My name's Dean and I've been the brewer at Colonial since June last year, nearly twelve months now.

Been working really hard in that time getting the beers up to standard and was rewarded at the recent Australian Internetional Beer Awards with 14 medals, four best in class trophies and confirmed last Friday, the award for Champion Small Brewery (trophy being re-engraved and website to be updated).

Still a lot more work to do and in the future, we plan to build a few more around the country to give many more beer lovers the opportunity to drink some good ales without having to travel to the end of the earth!
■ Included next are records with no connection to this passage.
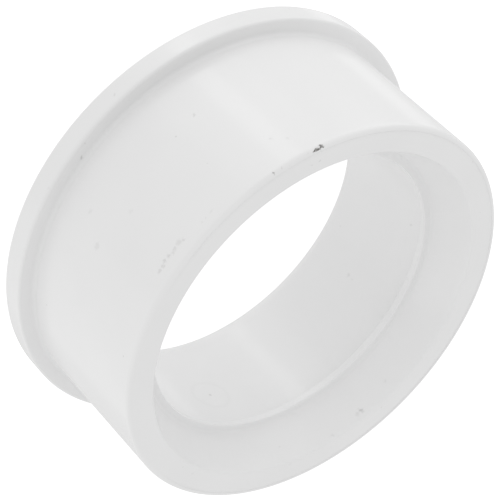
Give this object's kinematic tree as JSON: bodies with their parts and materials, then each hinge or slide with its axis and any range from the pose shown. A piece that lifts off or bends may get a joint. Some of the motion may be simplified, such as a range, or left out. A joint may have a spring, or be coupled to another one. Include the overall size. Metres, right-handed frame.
{
  "type": "toilet flange",
  "caption": "Round white pipe collar with a rim around its rear end, a flared mouth at the front, and a bore with a thin stop ring inside.",
  "frame": {"origin": "centre of the rear face, the face with the rim around it, which the collar stands on", "axes": "+Z along the collar's axis, from the rear face towards the front lip; X and Y are any two directions across it"},
  "size_m": [0.1234, 0.1234, 0.0508],
  "materials": {
    "white_pvc": "satin moulded surface"
  },
  "bodies": {
    "root": {"flange_ring": "white_pvc"}
  },
  "joints": []
}
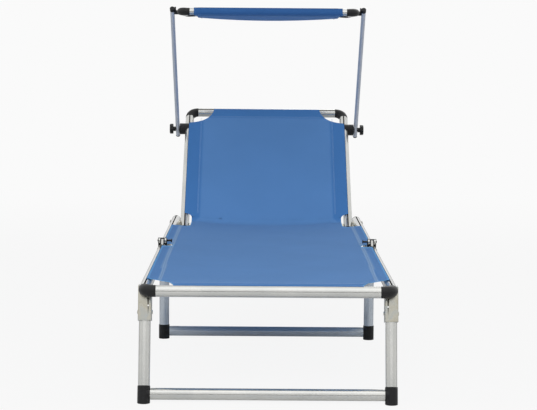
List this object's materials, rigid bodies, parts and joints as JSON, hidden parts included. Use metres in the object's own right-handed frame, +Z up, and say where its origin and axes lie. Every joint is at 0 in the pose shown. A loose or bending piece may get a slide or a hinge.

If you do make it down MR way, be certain to ask for me as I'm sure to have something tasty in tank that needs a bit of 'evaluation' B) 

Cheers.

Oh, and the Kolsch is differnet now. German pilsener and local wheat malt, dry and neutral ale yeast that highlights hop notes (you know the one), and finished with truck-loads of Nelson Sauvin.


----------



## Vlad the Pale Aler (28/5/06)

Did'nt Colonial change ownership recently?


----------



## Randall the Enamel Animal (28/5/06)

Vlad the Pale Aler said:


> Did'nt Colonial change ownership recently?
> [post="129779"][/post]​


Going through the process at the moment. Business as usual at Colonial but we'll be freeing up some cash to build a couple more.


----------



## big d (28/5/06)

Will have to get down to margaret river in july when im in perth.Hope you have a real randall in place for my visit.Last randall i tried was at jayses place with a few bits and pieces we put together and heaps of hops from chiller.

Cheers
Big D
Roaming AHB ambassador


----------



## Randall the Enamel Animal (28/5/06)

No Randall at Colonial....yet.

Hoping to make up a big wood-aged porter for winter that's pulled though hand-pumps and Randalls packed with three diffenet hops.


----------



## wessmith (28/5/06)

Gidday Dean, I must have missed something re the "Best Small Brewery" award - can you PM me the details?

Cheers,

Wes


----------



## Doc (28/5/06)

Hey Dean,

I recently had the pleasure of a couple of your brews from a family member who visited you on holidays last month and bought me back a couple of samples.
I got to try the Brown Ale and the Strong Ale. 
Both were quality beers, well presented in great packaging. The standout of the two for me was the Strong Ale. It has all the malt and flavour charactristics I love in strong ales with the addition of American hops. The hops were up front, but not too out of balance in the beer. I really enjoyed it. 
Am I able to enquire what hops you are using in the Strong Ale ?

Beers,
Doc


----------



## Randall the Enamel Animal (28/5/06)

Hi Doc

Hops, all American:

Centenial up front
Cascade late
Off boil with Amarillo


Just Amarillo works well too as it's pretty high in alpha acids and if you want to set up a continuous 'hop-feeder', this'd be the go. I do like the resiny flavour of centenial and the grapefruity Cascade adds a little hop complexity to the stone-fruity Amarillo. There's a few others I'll be trying soon too.


----------



## hughman666 (2/10/06)

i just got back today from a long weekend in MR.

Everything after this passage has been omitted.